Mouth rot is a progressive bacterial infection involving the oral lining. It may begin with increased salivation. Often saliva bubbles from the mouth. Close inspection of the oral lining reveals tiny pinpoint areas of bleeding. The oral lining becomes increasingly inflamed and pus begins to accumulate within the mouth, especially among the rows of teeth. As the disease progresses, the underlying bone becomes infected and the teeth fall out. This infection must be recognized in the early stages to successfully reverse it.

Blister Disease

Blister disease is common in many captive reptiles. It is most often associated with the maintenance of these animals in damp, filthy environments. The first sign is usually a pink to red appearance of the bottom-most scales. Later, these scales become swollen and infected by bacteria and fungi.

Respiratory Disease

Respiratory infections are common in snakes. They may be associated with bacterial or viral infections and mouth rot.
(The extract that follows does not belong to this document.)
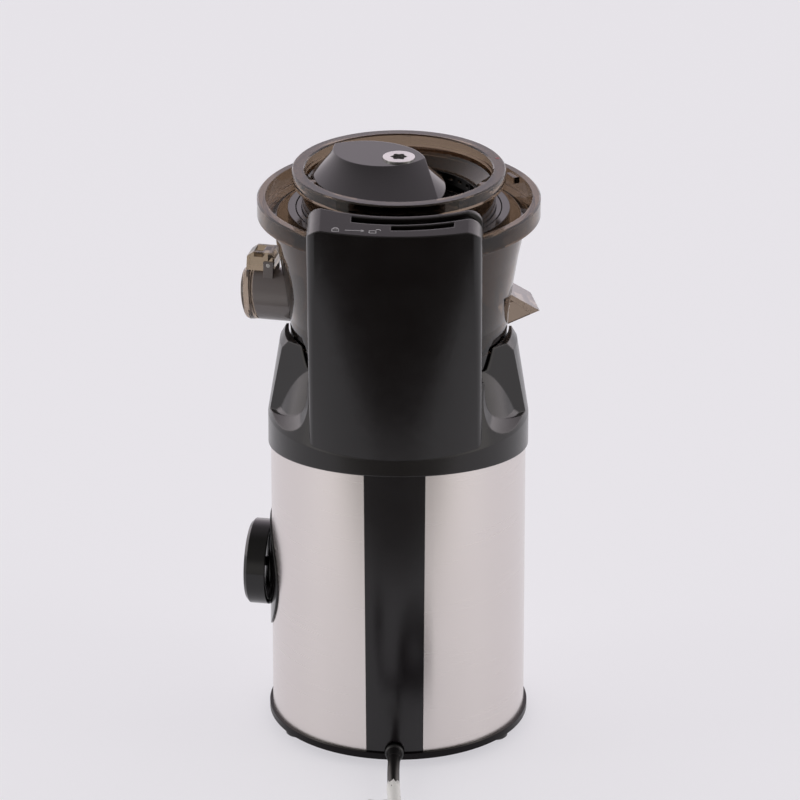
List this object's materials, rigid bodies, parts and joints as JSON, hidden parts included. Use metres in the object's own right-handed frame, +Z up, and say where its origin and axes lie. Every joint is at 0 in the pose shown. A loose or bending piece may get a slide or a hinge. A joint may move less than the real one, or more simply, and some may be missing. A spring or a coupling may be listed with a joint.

Some respiratory illness may be the consequence of stress from poor or inadequate husbandry.

Parasitic Diseases

Snakes can be hosts to a large number of parasites, representing a bewildering variety of organisms that can cause problems. A large number of one-celled organisms (protozoa) can cause serious diseases of the digestive, respiratory, reproductive and vascular (blood and bloodstream) systems of snakes. Flukes cause illness in the respiratory and urinary systems. Tapeworms parasitize the digestive system. Roundworms and related parasites inhabit the digestive tract, but their juvenile stages can cause disease to other organs (especially the lungs) during the course of their migrations. Large numbers of mites and ticks parasitize the skin and scales of snakes, and create disease by feeding on the host’s blood.